__CHALLENGE__: From the first line of the data below, copy each line up to the one containing "from FreeCAD import Vector", and include that line too.

__DATA SEGMENT__:
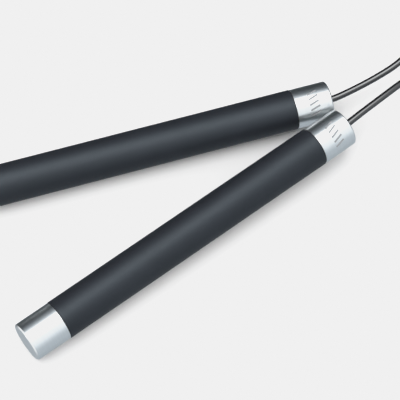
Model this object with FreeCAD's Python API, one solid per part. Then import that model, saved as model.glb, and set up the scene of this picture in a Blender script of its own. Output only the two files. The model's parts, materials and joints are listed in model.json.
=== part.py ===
import FreeCAD, Part
import math
import os

from FreeCAD import Vector

# Speed rope: two ball-bearing handles that spin freely on the two ends of one coated steel cable.
# Millimetres, +Z up. The handles lie on the floor in a V with their caps together. +X is the V's
# middle line, towards the cable. The origin is under the middle of the two handles' box.

# ---- driving dimensions -------------------------------------------------------------------
handle_length = 166.6
cap_length = 16.2          # what shows of each metal cap
cap_radius = 8.65
grip_radius = 8.8
tube_outer = 7.6           # core tube under the grip sleeve
tube_inner = 6.6
seal_thickness = 0.3       # rubber ring between a cap and the grip
seal_radius = 8.3
rim_chamfer = 0.5          # at 45 degrees round each cap's end face
fit_gap = 0.02             # radial room of parts pushed or screwed together

bearing_bore = 2.5         # 5 x 11 x 4 mm ball bearing
bearing_outer = 5.5
bearing_width = 4.0
ball_radius = 0.8
ball_count = 10
pitch_radius = 4.0         # circle of the ball centres
groove_radius = 0.86       # raceway, a little larger than the ball
inner_shoulder = 3.4
outer_shoulder = 4.6
shield_thickness = 0.2
shield_inner = 3.55
shield_seat = 4.85
front_bearing_x = -4.0     # bearing middles, from the front face
rear_bearing_x = -13.0

cable_radius = 1.5
cable_bore = 1.55
joint_depth = 2.0          # the inner and outer cable lengths meet this far inside the face
cable_end_x = -36.0
ferrule_radius = 2.2

mark_bars = 5              # plain engraved bars on each front cap
mark_step = 16.0           # degrees from bar to bar
mark_roll = 25.0           # degrees from straight up, towards -Y
mark_slant = 18.0          # degrees from the handle's axis
mark_length = 4.6
mark_width = 0.8
mark_depth = 0.2

splay = 10.15              # degrees between each handle and +X
lean = 1.43                # the right handle's front is raised: it leans on the left cap
right_face = Vector(81.10, -8.27, 12.81)
left_face = Vector(82.88, 8.27, grip_radius)

# ---- cable route, from 2 mm inside each front face to the coil -------------------------------
right_route = [
    (79.13, -8.62, 12.76),
    (83.07, -7.92, 12.86),
    (90.8, -5.8, 12.8),
    (104.5, -2.4, 12.4),
    (119.0, 1.6, 11.0),
    (133.0, -0.2, 6.6),
    (142.6, -5.2, 2.5),
    (151.7, -10.4, 1.7),
]
left_route = [
    (80.91, 8.62, 8.8),
    (84.85, 7.92, 8.8),
    (91.5, 7.95, 8.9),
    (103.5, 8.4, 9.3),
    (119.0, 10.2, 10.0),
    (129.0, 14.5, 10.4),
    (136.4, 22.6, 10.6),
    (143.1, 31.1, 10.6),
]

# ---- put-away coil ---------------------------------------------------------------------------
coil_centre = Vector(166.8, 14.4, 0.0)
coil_mean_radius = 22.0
coil_width = 17.15
coil_lift = 0.8            # the tie under the coil's +X side lifts that side this much
coil_height = 12.1
coil_corner = 3.0
tie_width = 7.0
tie_thickness = 0.8

AXIS = Vector(1, 0, 0)


# ---- shapes along a handle's own axis: x = 0 at the front face, the handle runs to -x ---------
def rod(x_low, x_high, radius):
    """A round bar, with its surface's seam line underneath."""
    bar = Part.makeCylinder(radius, x_high - x_low, Vector(x_low, 0, 0), AXIS)
    bar.rotate(Vector(0, 0, 0), AXIS, 180)
    return bar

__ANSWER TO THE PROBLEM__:
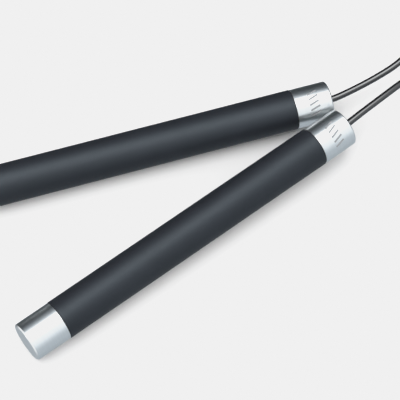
Model this object with FreeCAD's Python API, one solid per part. Then import that model, saved as model.glb, and set up the scene of this picture in a Blender script of its own. Output only the two files. The model's parts, materials and joints are listed in model.json.
=== part.py ===
import FreeCAD, Part
import math
import os

from FreeCAD import Vector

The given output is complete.